[Data extracted from a collection]
::::

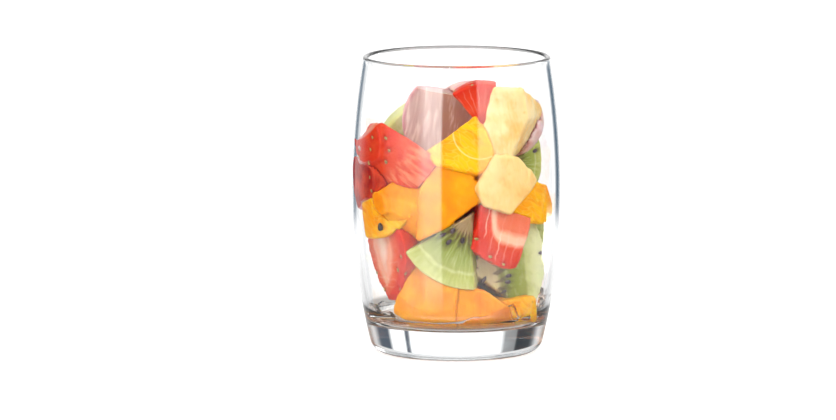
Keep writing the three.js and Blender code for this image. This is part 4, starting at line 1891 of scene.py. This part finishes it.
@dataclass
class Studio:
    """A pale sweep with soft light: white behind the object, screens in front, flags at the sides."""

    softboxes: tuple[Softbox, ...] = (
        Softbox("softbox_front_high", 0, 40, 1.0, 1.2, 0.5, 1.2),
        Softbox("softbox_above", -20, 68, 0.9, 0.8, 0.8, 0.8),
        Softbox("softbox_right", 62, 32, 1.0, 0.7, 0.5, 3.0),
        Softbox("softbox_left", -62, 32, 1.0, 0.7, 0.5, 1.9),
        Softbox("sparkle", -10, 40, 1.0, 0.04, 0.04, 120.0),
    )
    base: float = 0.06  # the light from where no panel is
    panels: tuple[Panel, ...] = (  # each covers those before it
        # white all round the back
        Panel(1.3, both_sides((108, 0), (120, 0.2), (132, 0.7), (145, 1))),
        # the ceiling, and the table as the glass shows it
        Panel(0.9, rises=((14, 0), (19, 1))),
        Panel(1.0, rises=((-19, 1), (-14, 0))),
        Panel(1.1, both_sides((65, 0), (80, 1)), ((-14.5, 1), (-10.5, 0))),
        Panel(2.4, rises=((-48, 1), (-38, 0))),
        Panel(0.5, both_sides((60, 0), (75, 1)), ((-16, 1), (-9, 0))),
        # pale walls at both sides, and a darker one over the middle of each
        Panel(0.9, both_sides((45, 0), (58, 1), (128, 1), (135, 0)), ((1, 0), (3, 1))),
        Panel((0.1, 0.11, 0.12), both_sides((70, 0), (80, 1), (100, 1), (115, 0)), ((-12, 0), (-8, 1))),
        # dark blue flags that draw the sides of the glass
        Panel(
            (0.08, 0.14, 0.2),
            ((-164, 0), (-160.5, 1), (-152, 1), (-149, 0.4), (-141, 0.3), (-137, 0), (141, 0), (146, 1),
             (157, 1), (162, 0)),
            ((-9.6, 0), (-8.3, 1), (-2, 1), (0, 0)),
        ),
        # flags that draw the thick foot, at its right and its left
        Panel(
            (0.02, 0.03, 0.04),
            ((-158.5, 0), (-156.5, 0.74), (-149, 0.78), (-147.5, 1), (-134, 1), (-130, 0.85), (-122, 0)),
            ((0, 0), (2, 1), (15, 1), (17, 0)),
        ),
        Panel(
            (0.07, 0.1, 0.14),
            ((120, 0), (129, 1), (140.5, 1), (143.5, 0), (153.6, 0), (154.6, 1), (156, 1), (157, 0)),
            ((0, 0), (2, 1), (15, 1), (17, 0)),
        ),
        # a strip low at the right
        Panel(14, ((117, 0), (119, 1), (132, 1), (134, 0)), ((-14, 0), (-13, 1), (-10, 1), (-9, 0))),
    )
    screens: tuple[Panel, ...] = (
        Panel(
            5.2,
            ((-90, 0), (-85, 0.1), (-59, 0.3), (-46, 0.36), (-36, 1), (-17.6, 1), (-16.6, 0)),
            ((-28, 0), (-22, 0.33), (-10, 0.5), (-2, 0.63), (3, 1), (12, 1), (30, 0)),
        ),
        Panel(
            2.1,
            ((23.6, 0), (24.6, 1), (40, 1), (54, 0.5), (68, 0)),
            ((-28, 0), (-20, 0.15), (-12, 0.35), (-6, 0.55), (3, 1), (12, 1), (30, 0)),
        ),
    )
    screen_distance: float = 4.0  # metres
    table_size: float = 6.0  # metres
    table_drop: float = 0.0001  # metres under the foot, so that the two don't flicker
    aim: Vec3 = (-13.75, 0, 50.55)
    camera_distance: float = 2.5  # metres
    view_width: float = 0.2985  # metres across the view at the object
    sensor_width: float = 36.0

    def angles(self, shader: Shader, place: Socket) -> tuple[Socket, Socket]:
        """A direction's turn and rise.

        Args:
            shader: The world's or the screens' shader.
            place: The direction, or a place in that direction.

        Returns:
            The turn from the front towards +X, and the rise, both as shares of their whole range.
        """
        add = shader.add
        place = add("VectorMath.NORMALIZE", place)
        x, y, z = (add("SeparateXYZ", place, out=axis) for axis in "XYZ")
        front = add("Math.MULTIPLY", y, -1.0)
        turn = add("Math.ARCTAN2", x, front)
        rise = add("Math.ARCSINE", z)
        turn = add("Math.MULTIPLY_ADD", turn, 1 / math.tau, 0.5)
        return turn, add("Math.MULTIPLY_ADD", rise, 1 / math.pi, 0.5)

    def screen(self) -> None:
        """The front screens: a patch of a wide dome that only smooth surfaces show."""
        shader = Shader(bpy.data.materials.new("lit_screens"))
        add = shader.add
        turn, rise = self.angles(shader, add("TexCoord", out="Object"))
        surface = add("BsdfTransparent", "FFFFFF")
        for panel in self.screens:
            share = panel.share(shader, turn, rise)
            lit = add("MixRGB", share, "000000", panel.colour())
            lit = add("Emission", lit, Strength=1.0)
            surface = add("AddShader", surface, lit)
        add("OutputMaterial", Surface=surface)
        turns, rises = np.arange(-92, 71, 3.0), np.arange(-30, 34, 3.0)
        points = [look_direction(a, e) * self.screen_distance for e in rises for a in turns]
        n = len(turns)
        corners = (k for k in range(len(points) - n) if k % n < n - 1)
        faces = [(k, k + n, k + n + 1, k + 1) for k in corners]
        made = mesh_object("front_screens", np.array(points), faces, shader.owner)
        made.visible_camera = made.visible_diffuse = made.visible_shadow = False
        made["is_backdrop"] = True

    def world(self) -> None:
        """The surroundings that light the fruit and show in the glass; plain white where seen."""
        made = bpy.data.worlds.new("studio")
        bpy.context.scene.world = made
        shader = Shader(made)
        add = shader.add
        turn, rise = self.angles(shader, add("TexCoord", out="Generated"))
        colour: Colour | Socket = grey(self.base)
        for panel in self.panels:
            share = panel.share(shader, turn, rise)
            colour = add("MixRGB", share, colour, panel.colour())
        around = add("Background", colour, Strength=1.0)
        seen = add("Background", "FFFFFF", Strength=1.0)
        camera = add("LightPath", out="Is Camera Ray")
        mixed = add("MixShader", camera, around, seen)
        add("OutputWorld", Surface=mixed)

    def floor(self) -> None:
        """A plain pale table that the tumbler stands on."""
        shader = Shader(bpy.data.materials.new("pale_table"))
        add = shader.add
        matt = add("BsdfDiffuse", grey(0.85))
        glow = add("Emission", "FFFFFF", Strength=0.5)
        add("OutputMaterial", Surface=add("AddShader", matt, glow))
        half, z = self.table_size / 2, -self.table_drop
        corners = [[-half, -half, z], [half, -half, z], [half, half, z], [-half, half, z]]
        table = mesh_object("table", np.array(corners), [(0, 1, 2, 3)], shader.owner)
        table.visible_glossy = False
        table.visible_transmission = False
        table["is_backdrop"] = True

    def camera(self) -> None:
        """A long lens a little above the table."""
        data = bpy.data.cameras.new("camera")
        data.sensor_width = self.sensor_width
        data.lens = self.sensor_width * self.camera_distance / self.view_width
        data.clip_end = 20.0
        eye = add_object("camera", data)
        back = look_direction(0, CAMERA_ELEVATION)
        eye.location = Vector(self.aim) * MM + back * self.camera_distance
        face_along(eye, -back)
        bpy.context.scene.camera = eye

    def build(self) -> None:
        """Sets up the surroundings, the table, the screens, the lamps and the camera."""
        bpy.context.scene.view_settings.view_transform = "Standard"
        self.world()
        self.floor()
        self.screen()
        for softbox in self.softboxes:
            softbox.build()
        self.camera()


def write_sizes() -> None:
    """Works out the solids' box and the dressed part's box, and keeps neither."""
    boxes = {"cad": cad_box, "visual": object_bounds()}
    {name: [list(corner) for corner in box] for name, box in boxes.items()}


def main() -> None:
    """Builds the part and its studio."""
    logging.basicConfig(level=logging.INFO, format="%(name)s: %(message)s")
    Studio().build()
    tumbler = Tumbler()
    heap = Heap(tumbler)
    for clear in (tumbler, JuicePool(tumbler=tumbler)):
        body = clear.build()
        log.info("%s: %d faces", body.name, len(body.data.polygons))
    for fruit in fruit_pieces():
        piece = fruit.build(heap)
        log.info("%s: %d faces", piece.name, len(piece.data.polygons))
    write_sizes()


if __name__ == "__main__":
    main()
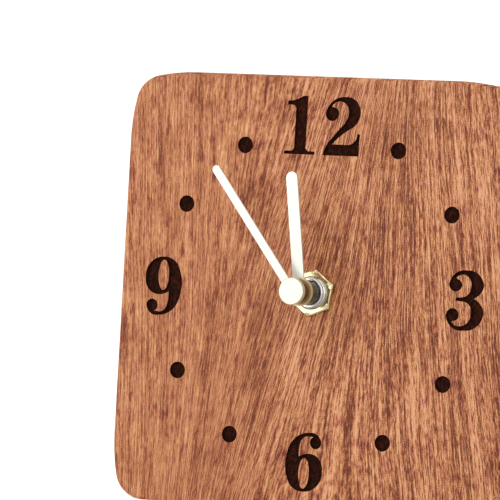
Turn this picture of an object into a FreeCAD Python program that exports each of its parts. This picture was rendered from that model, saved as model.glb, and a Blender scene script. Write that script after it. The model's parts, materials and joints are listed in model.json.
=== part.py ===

::::

§ Written instruction
Pull out all lines containing the word "This" from the entries above.

§ Correct result
Keep writing the three.js and Blender code for this image. This is part 4, starting at line 1891 of scene.py. This part finishes it.
Turn this picture of an object into a FreeCAD Python program that exports each of its parts. This picture was rendered from that model, saved as model.glb, and a Blender scene script. Write that script after it. The model's parts, materials and joints are listed in model.json.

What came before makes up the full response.